Yes, but not like a plain edge knife. Most serrated bread knives can be refreshed one or two times with a tapered rod or a specialized sharpener. After that, the original tooth geometry usually changes enough that cutting performance drops. For consumer products, that is normal. If you want long-term maintainability, spec a more robust scallop grind and moderate HRC, typically 52–56. Do not promise easy home resharpening unless you also supply the correct tool, because many end users do not have it.

A practical HRC range is usually 52–56 for stainless bread knives. Softer than that and the serration peaks wear faster; harder than that and you increase the risk of chipping if heat treatment is not well controlled. For private label and supermarket programs, 54–56 HRC is often a good middle ground. Always ask the factory to confirm hardness by batch, and expect a spread of no more than about ±1.5 HRC across the production lot if the process is stable.

Use a mix of visual, dimensional, and functional checks. For final inspection, AQL 2.5 is common for export kitchenware. Check tooth count, pitch, burrs, straightness, handle fit, and carton condition. A good buyer should also request slicing tests on crusty bread and soft loaf samples, because a blade can look perfect and still tear crumb if the scallop grind is inconsistent. If your order is 3,000 pieces or more, inspect samples from multiple cartons and ask for production photos from the grinding stage, not only the packing line.

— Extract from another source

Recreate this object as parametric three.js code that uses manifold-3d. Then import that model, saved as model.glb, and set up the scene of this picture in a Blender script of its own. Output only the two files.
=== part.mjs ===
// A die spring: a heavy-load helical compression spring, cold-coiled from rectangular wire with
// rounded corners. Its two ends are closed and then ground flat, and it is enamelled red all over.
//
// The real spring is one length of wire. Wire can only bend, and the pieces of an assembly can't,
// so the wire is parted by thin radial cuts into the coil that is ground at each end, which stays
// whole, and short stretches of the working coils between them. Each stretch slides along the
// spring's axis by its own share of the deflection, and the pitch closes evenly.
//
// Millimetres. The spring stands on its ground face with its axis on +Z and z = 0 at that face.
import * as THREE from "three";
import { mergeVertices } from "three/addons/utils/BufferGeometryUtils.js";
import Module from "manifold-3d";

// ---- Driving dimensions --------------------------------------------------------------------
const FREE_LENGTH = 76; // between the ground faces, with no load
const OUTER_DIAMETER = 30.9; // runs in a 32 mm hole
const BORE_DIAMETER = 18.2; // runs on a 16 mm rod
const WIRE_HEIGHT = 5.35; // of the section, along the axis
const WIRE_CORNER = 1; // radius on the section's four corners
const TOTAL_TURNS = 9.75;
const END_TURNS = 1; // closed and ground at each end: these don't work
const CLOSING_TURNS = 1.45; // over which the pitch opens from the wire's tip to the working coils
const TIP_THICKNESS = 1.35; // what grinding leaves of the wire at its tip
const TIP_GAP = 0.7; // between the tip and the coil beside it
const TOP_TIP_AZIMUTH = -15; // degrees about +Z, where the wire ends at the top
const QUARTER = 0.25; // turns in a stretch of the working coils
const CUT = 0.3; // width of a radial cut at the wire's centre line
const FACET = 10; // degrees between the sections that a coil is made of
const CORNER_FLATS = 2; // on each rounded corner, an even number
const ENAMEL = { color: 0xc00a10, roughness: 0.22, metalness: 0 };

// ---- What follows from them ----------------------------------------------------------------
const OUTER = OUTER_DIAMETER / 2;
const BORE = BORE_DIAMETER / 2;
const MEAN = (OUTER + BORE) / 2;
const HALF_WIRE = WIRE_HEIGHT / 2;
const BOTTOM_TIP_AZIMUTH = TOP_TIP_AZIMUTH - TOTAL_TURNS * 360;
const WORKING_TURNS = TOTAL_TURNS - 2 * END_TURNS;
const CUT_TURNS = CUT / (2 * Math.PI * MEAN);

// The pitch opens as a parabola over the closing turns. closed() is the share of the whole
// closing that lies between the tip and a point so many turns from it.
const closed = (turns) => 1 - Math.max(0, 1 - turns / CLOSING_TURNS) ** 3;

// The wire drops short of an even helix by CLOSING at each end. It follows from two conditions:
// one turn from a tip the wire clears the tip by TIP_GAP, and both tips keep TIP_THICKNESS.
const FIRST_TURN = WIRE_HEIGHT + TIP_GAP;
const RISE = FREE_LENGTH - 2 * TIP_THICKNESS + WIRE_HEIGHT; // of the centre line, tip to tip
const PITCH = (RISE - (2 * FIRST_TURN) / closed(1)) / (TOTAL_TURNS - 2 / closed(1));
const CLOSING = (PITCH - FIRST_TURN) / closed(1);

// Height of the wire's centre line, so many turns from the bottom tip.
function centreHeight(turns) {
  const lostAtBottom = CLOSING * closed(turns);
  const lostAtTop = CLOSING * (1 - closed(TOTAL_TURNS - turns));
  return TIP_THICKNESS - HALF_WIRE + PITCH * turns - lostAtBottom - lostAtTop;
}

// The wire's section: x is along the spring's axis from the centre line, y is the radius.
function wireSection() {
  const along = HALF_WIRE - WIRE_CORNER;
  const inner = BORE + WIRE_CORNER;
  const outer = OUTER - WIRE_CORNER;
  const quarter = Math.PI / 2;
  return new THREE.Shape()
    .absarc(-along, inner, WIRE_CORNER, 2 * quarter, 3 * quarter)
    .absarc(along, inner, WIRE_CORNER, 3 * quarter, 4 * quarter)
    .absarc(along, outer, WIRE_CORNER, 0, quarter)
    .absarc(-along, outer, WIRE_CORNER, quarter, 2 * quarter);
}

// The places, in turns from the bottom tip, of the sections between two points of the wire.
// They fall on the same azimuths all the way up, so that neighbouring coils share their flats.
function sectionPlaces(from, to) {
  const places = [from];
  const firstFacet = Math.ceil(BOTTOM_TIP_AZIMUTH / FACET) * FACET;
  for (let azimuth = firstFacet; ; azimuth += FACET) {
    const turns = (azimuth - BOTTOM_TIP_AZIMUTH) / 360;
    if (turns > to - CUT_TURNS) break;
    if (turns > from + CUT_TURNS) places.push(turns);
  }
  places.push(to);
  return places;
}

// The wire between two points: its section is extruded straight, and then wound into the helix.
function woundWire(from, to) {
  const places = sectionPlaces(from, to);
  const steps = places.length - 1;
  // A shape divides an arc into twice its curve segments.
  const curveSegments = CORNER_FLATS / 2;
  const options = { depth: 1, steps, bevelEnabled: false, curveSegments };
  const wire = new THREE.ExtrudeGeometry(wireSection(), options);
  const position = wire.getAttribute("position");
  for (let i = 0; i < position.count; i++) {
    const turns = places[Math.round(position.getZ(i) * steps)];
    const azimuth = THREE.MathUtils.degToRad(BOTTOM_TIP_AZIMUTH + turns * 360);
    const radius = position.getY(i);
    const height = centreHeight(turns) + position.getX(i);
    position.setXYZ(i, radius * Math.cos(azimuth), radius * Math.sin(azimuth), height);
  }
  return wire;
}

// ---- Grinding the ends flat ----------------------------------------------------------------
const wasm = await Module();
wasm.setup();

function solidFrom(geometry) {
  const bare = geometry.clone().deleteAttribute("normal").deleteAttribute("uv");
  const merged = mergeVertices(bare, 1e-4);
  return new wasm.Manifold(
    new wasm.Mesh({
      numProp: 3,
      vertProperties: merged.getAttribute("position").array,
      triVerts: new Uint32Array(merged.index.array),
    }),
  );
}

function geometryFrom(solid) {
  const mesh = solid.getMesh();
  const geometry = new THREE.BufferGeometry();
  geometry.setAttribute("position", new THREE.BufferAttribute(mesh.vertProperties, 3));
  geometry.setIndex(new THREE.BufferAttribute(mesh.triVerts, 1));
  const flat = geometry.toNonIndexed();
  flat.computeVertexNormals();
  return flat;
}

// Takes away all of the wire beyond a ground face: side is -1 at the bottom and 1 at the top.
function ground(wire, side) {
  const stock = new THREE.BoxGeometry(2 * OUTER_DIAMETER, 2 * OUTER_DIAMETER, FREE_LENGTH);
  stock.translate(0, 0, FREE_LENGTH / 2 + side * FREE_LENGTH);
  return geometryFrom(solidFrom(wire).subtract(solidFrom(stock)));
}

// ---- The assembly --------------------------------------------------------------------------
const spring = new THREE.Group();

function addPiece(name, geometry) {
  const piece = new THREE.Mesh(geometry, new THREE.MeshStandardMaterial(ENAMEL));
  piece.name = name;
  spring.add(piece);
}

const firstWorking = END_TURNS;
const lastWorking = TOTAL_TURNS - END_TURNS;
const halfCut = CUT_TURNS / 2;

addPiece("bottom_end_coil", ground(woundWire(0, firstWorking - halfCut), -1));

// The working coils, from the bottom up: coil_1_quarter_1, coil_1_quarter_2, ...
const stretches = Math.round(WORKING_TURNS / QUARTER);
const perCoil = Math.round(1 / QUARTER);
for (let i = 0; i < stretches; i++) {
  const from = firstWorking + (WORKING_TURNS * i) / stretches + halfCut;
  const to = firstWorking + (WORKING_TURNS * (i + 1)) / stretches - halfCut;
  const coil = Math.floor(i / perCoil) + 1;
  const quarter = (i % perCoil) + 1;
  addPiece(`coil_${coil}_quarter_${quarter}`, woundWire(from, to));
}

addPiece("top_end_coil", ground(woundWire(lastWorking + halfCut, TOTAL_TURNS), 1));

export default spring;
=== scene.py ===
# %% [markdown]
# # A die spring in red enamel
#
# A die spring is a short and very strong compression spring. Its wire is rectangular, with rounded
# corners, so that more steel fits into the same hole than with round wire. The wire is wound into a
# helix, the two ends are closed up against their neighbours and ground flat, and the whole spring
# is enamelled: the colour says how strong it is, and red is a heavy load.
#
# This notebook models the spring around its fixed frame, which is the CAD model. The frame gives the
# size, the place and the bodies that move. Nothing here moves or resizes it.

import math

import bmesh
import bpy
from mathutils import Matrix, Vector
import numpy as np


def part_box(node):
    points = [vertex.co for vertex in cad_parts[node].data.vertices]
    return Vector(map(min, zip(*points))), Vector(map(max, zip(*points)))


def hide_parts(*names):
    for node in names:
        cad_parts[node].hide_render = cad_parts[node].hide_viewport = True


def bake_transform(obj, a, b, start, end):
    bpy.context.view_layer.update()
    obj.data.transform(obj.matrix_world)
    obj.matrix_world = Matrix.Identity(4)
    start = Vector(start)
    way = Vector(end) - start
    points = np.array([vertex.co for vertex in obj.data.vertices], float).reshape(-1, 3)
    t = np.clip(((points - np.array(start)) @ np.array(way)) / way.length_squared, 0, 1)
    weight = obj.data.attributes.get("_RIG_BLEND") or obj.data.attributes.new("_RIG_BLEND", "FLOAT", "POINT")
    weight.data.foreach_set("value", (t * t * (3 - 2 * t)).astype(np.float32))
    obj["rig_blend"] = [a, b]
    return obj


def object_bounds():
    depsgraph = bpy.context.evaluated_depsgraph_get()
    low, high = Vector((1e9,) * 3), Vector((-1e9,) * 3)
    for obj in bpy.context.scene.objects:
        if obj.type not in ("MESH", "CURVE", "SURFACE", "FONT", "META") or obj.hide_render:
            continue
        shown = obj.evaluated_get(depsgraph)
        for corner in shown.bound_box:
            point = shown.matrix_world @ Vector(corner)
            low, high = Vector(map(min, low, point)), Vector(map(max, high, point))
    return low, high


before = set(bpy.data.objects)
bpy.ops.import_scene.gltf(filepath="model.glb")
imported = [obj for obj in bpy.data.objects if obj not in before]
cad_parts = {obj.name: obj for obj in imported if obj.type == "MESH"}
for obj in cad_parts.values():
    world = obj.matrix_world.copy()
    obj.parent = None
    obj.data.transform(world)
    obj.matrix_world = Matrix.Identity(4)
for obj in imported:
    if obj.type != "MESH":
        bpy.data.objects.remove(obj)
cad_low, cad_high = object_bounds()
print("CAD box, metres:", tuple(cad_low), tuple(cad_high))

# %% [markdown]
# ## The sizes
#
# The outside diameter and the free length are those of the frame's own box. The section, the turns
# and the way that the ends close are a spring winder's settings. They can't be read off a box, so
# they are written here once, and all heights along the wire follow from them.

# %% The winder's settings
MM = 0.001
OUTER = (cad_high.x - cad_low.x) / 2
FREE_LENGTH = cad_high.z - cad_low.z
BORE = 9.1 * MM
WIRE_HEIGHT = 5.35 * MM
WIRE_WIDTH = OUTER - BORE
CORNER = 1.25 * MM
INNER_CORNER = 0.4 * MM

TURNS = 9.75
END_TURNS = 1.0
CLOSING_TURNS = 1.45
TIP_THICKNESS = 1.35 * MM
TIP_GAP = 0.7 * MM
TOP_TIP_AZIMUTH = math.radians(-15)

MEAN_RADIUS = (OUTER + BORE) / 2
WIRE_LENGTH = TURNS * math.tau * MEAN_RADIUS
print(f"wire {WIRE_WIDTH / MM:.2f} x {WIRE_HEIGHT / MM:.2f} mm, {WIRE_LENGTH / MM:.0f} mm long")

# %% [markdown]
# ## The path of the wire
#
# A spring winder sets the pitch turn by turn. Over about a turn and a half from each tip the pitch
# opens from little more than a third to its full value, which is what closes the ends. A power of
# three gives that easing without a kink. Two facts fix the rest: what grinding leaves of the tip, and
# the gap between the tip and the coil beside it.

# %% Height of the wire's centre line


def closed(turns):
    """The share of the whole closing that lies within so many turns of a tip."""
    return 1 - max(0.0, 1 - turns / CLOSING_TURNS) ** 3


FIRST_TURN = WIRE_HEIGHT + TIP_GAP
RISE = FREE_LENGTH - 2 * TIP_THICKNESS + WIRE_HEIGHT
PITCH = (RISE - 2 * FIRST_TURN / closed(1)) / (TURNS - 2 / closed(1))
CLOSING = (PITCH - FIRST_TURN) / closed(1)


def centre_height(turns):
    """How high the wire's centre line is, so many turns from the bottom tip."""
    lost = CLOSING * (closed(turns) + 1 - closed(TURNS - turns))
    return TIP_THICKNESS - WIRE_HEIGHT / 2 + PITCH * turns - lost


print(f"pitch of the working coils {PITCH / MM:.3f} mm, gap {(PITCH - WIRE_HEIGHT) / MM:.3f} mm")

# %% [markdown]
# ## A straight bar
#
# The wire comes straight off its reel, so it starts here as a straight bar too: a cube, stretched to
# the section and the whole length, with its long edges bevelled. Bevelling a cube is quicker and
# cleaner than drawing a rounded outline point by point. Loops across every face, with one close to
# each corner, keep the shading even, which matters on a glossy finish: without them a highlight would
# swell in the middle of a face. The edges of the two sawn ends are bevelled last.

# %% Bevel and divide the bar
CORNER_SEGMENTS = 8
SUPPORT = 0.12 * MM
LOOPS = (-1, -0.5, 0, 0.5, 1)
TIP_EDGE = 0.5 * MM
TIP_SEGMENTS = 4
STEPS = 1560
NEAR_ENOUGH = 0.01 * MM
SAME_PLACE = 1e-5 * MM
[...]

For standard bread knife OEM work in China, MOQ is often 1,000–3,000 pcs per SKU depending on handle material, logo method, and packaging. A steady factory in Yangjiang, Zhejiang may run 30,000–60,000 units per month across similar knife models. Typical lead time after sample approval is 35–50 days, with custom packaging, laser engraving, or special inserts adding another 7–15 days. If the supplier claims very fast delivery, check whether they are quoting stock blanks or finished export goods.